Computational Complex Dynamics of $\displaystyle{f_{\alpha, \beta, \gamma, \delta}(z)=\frac{\alpha z + \beta}{\gamma z^2 +\delta z}}$

TL;DR

This paper computationally explores the complex dynamics of a family of rational maps, revealing higher-period solutions, chaos, and fractal structures absent in real line cases.

Contribution

It introduces a detailed computational analysis of complex rational maps, uncovering new periodic and chaotic behaviors not seen in real dynamics.

Findings

Existence of higher-period solutions in complex plane

Presence of chaotic fractal and non-fractal solutions

Special parameter cases exhibit unique dynamics

Abstract

The dynamics of the family of maps $\displaystyle{f_{\alpha, \beta, \gamma, \delta}(z)=\frac{\alpha z + \beta}{\gamma z^2 +\delta z}}$ in complex plane is investigated computationally.
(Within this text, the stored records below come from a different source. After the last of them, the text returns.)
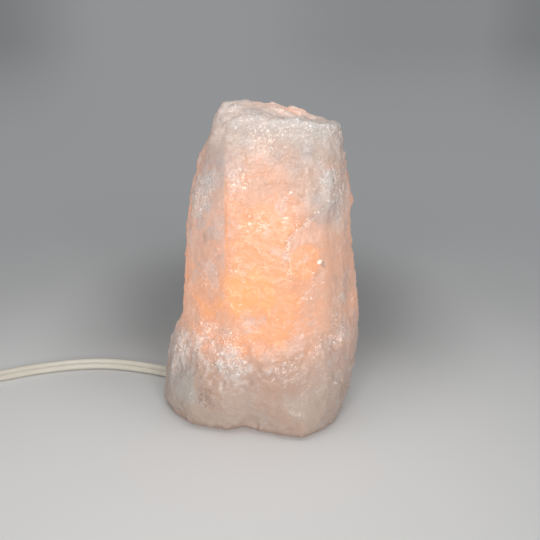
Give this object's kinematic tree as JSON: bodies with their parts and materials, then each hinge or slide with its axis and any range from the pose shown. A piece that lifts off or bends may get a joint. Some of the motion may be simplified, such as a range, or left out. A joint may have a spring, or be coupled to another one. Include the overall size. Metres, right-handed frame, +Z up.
{
  "type": "crystal table lamp",
  "caption": "Rough rose quartz block, bored from below, standing over a small screw lampholder and lit bulb; flat twin cord with a roller switch and a flat-blade plug.",
  "frame": {"origin": "on the table, in the middle of the rock", "axes": "+Z up along the bore, the bulb and the holder; the broad front face looks to -Y; the cord leaves at the back left"},
  "size_m": [0.4273, 0.1441, 0.1949],
  "materials": {
    "rose_quartz": "rough broken crystal, milky, pink where the bulb shines through",
    "clear_rubber": "clear soft bumper",
    "chromed_steel": "bright",
    "zinc_steel": "zinc plated",
    "black_moulding": "satin",
    "ivory_vinyl": "soft satin vinyl",
    "ivory_moulding": "half gloss",
    "black_wire": "satin",
    "white_wire": "satin",
    "brass": "bright",
    "solder": "dull",
    "black_glass": "gloss",
    "bulb_glass": "clear",
    "nickel_wire": "fine wire",
    "filament": "glowing",
    "brown_moulding": "satin",
    "black_tie": "satin"
  },
  "bodies": {
    "holder": {"holder_plate": "chromed_steel", "clip_feet": "chromed_steel", "clip_rivets": "chromed_steel", "cord_cap": "black_moulding", "cap_screws": "zinc_steel", "cord_strain_relief": "ivory_vinyl", "line_wire": "black_wire", "neutral_wire": "white_wire", "lampholder_body": "black_moulding", "terminal_screws": "brass", "centre_contact": "brass", "screw_shell": "brass", "cord_lead": "ivory_vinyl", "switch_base": "ivory_moulding", "switch_cover": "ivory_moulding", "switch_screws": "zinc_steel", "wheel_pin": "chromed_steel", "contact_posts": "brass", "contact_leaf": "brass", "live_wires": "black_wire", "through_wire": "white_wire", "cord_run": "ivory_vinyl", "cord_coil": "ivory_vinyl", "cord_tie": "black_tie", "cord_tail": "ivory_vinyl", "plug_strain_relief": "ivory_vinyl", "plug_body": "ivory_vinyl", "narrow_blade": "brass", "wide_blade": "brass"},
    "rock": {"crystal_block": "rose_quartz", "bumper_feet": "clear_rubber"},
    "left_spring": {"left_clip": "chromed_steel"},
    "right_spring": {"right_clip": "chromed_steel"},
    "bulb_rise": {"bulb_tip_contact": "solder"},
    "bulb": {"bulb_insulator": "black_glass", "bulb_screw_base": "brass", "bulb_glass": "bulb_glass", "bulb_stem": "bulb_glass", "bulb_support_wires": "nickel_wire", "bulb_filament": "filament"},
    "wheel": {"thumb_wheel": "brown_moulding"}
  },
  "joints": [
    {"name": "crystal_lift", "type": "slide", "parent": "holder", "child": "rock", "axis": [0, 0, 1], "range_m": [0, 0.11]},
    {"name": "right_clip_squeeze", "type": "hinge", "parent": "holder", "child": "right_spring", "pos_m": [0.01582, 0, 0.01365], "axis": [0, -1, 0], "range_deg": [0, 8], "stiffness_Nm_per_rad": 0.2},
    {"name": "left_clip_squeeze", "type": "hinge", "parent": "holder", "child": "left_spring", "pos_m": [-0.01582, 0, 0.01365], "axis": [0, 1, 0], "range_deg": [0, 10], "stiffness_Nm_per_rad": 0.2},
    {"name": "bulb_unscrew_rise", "type": "slide", "parent": "holder", "child": "bulb_rise", "axis": [0, 0, 1], "range_m": [0, 0.01143]},
    {"name": "bulb_unscrew", "type": "hinge", "parent": "bulb_rise", "child": "bulb", "pos_m": [0, 0, 0.04], "axis": [0, 0, 1], "range_deg": [0, 1620]},
    {"name": "switch_wheel", "type": "hinge", "parent": "holder", "child": "wheel", "pos_m": [-0.252, 0.0305, 0.0085], "axis": [0, 0, 1], "continuous": true}
  ],
  "couplings": [
    {"joint": "left_clip_squeeze", "follows": "right_clip_squeeze", "ratio": 1},
    {"joint": "bulb_unscrew", "follows": "bulb_unscrew_rise", "rad_per_m": 2473.7}
  ]
}
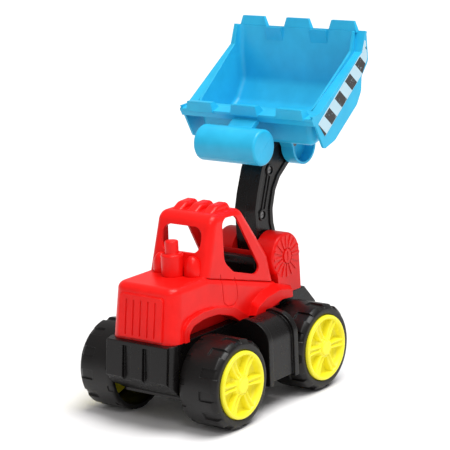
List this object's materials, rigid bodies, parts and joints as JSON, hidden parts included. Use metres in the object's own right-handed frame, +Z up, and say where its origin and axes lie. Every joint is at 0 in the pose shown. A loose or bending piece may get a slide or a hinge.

This dynamical system $z_{n+1}=f_{\alpha, \beta, \gamma, \delta}(z_n)=\frac{\alpha z_n + \beta}{\gamma z_n^2 +\delta z_n}$ has periodic solutions with higher periods which was absent in the real line scenario. It is also found that there are chaotic fractal and non-fractal like solutions of the dynamical systems. A few special cases of parameters are also have been taken care.